Qui est cet étrange Man Ray dont les photographies ont fait tant de bruit des deux côtés de l’Atlantique ?

Honni par les uns, admiré par les autres

Man Ray est sans conteste une des personnalités les plus marquantes de la photographie.

Pour comprendre son oeuvre, il faut connaître ce milieu de Montparnasse (après 1920) où à la suite de Picasso et de Braque, la peinture s’engageait dans des voies nouvelles, bannissant toute tradition, et où un groupe de peintres recherchait dans le cubisme ou le surréalisme une expression inédite pour des temps nouveaux.
Epris de machinisme et de cérébralité pure, ils s’essayaient à les exprimer plastiquement par la géométrie des taches, le concept de beauté était en pleine évolution.

« L’on confond l’idée de beau avec celle de plaisir. Le beau n’est pas le plaisir; l’œuvre d’art a pour seul but de créer chez le spectateur des émotions voulues. S’il existe des constantes de la sensibilité, il n’en est guère pour nos jugements de valeurs. Le jugement de plaisir ou déplaisir est parfaitement individuel. L’art n’a pas à se soucier de ce jugement-là, mais seulement de nous émouvoir ». Amédée Ozenfant.

Il est d’autant plus curieux de voir cette tendance du surréalisme trouver une de ses expressions dans la photographie, que s’en éloigner fut précisément un des buts principaux des surréalistes.
« L’art d’imitation est distancé par la photographie et le cinéma », disaient-ils, il faut donc chercher autre chose en peinture.

L’art photographique de Man Ray procède exactement de l’esthétique surréaliste

Nous ne comprendrons son œuvre qu’en la rapprochant de cette école.

Il cherchait dans la photographie ce que ses camarades cherchaient dans la peinture et cela explique le côté « irréel » de ses études.

Pour lui, la photographie n’avait rien de mécanique, on la compare volontiers aux caractères d’une machine à écrire tout aussi aptes que la plume à reproduire la pensée. Il exigeait qu’on juge son œuvre non pas selon la méthode employée, mais selon les idées qui l’inspiraient.

Peu importe qu’on reproche à ses études d’être loin de la nature, d’être stylisées, de n’être plus de la photographie mais de la peinture. La seule chose qui comptait pour lui, c’est de savoir si elles avaient, oui ou non, de la valeur.

Le peintre surréaliste, Man Ray, devenu photographe s’est fait l’alchimiste de la photographie

Tous les stades du processus photographique lui suggéraient des formules nouvelles, l’attiraient dans les combinaisons les plus diverses du hasard; il choisissait attentivement les éléments d’une œuvre neuve.

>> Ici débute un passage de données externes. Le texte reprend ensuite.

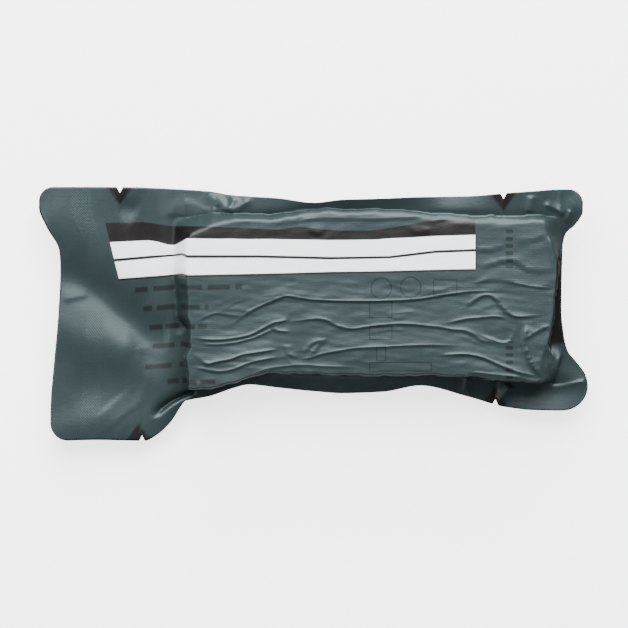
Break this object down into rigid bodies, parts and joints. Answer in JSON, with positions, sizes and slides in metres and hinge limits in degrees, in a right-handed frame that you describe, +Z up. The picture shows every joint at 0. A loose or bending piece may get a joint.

Expérimenter et sélectionner les effets du hasard jusqu’à ce qu’ils deviennent une œuvre consciente, voilà quel était le but de Man Ray. En mettant au point et en utilisant le procédé de solarisation, il n’a pas hésité à nous donner une image négative si celle-ci formait une tache qui l’amuse.

Il supprimait volontairement les demi-teintes et aimait souligner le galbe sans se soucier des détails.

Ainsi, il a crée des photographies surprenantes qui ne manquaient jamais de soulever des polémiques, rappelant les discussions passionnées qui éclatèrent autour de l’Olympia de Manet au corps blanc et plat.

Il suffit cependant de regarder une de ses photographies pour se rendre compte que Man Ray, lorsqu’il le désirait, savait reproduire en maître le relief et le velouté du corps. Et nous ne pouvons que suivre la voie tracée par Man Ray lorsqu’il affirmait que les moyens importent peu, mais que l’œuvre seule compte.

Dès qu’on entrait dans son studio de Montmartre, on était baigné d’une atmosphère d’objectivité : murs clairs, paravents unis, luxe technique qui permet les éclairages les plus divers. Aux murs, quelques photographies où des reproductions de nus, de machines, de porcelaines voisinent avec des paysages, confirmaient que leur auteur est un photographe direct, soucieux de découvrir l’objet photogénique et non d’exprimer sa personnalité.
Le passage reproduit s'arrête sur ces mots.